Algemene wet Bestuursrecht (Awb)


Hoofdstuk 4

Bijzondere bepalingen over besluiten

Titel 4.1

Beschikkingen

Afdeling 4.1.1

De aanvraag

Artikel 4:1 Tenzij bij wettelijk voorschrift anders is bepaald, wordt de aanvraag tot het geven van een beschikking schriftelijk ingediend bij het bestuursorgaan dat bevoegd is op de aanvraag te beslissen.

Artikel 4:2 1 De aanvraag wordt ondertekend en bevat ten minste:
a. de naam en het adres van de aanvrager;
b. de dagtekening;
c. een aanduiding van de beschikking die wordt gevraagd.
2 De aanvrager verschaft voorts de gegevens en bescheiden die voor de beslissing op de aanvraag nodig zijn en waarover hij redelijkerwijs de beschikking kan krijgen.

Artikel 4:3 1 De aanvrager kan weigeren gegevens en bescheiden te verschaffen voor zover het belang daarvan voor de beslissing van het bestuursorgaan niet opweegt tegen het belang van de eerbiediging van de persoonlijke levenssfeer, met inbegrip van de bescherming van medische en psychologische onderzoeksresultaten, of tegen het belang van de bescherming van bedrijfs- en fabricagegegevens.
2 Het eerste lid is niet van toepassing op bij wettelijk voorschrift aangewezen gegevens en bescheiden waarvan is bepaald dat deze dienen te worden overgelegd.

Artikel 4:3a Het bestuursorgaan bevestigt de ontvangst van een elektronisch ingediende aanvraag.

Artikel 4:4 Het bestuursorgaan dat bevoegd is op de aanvraag te beslissen, kan voor het indienen van aanvragen en het verstrekken van gegevens een formulier vaststellen, voor zover daarin niet is voorzien bij wettelijk voorschrift.

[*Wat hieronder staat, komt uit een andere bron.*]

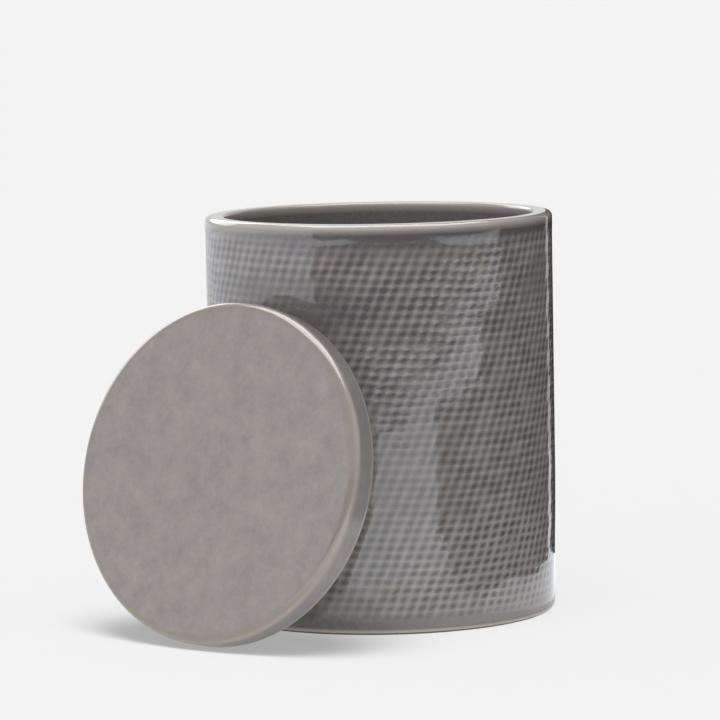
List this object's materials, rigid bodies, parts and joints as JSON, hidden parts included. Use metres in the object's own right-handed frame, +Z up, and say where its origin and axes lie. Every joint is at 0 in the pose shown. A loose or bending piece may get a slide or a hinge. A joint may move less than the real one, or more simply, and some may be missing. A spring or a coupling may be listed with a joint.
{
  "type": "canister",
  "caption": "Straight-sided round ceramic canister with a dimpled glazed wall, and its flat lift-off lid leaning on the wall beside it.",
  "frame": {"origin": "on the jar's axis, in the plane of the foot ring that it stands on", "axes": "+Z up along the jar's axis, from the foot to the rim; the lid leans on the wall on the -X -Y side"},
  "size_m": [0.1347, 0.1378, 0.115],
  "materials": {
    "jar_glaze": "gloss",
    "lid_glaze": "satin"
  },
  "bodies": {
    "jar": {"jar": "jar_glaze"},
    "lid": {"lid": "lid_glaze"}
  },
  "joints": [
    {"name": "lid_lift", "type": "slide", "parent": "jar", "child": "lid", "axis": [0, 0, 1], "range_m": [0, 0.13]}
  ]
}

Artikel 4:5 1 Het bestuursorgaan kan besluiten de aanvraag niet te behandelen, indien:
a. de aanvrager niet heeft voldaan aan enig wettelijk voorschrift voor het in behandeling nemen van de aanvraag, of
b. de aanvraag geheel of gedeeltelijk is geweigerd op grond van artikel 2:15, of
c. de verstrekte gegevens en bescheiden onvoldoende zijn voor de beoordeling van de aanvraag of voor de voorbereiding van de beschikking,
mits de aanvrager de gelegenheid heeft gehad de aanvraag binnen een door het bestuursorgaan gestelde termijn aan te vullen.
2 Indien de aanvraag of een van de daarbij behorende gegevens of bescheiden in een vreemde taal is gesteld en een vertaling daarvan voor de beoordeling van de aanvraag of voor de voorbereiding van de beschikking noodzakelijk is, kan het bestuursorgaan besluiten de aanvraag niet te behandelen, mits de aanvrager de gelegenheid heeft gehad binnen een door het bestuursorgaan gestelde termijn de aanvraag met een vertaling aan te vullen.
3 Indien de aanvraag of een van de daarbij behorende gegevens of bescheiden omvangrijk of ingewikkeld is en een samenvatting voor de beoordeling van de aanvraag of voor de voorbereiding van de beschikking noodzakelijk is, kan het bestuursorgaan besluiten de aanvraag niet te behandelen, mits de aanvrager de gelegenheid heeft gehad binnen een door het bestuursorgaan gestelde termijn de aanvraag met een samenvatting aan te vullen.
4 Een besluit om de aanvraag niet te behandelen wordt aan de aanvrager bekendgemaakt binnen vier weken nadat de aanvraag is aangevuld of nadat de daarvoor gestelde termijn ongebruikt is verstreken.

Artikel 4:6 1 Indien na een geheel of gedeeltelijk afwijzende beschikking een nieuwe aanvraag wordt gedaan, is de aanvrager gehouden nieuw gebleken feiten of veranderde omstandigheden te vermelden.
2 Wanneer geen nieuw gebleken feiten of veranderde omstandigheden worden vermeld, kan het bestuursorgaan zonder toepassing te geven aan artikel 4:5 de aanvraag afwijzen onder verwijzing naar zijn eerdere afwijzende beschikking.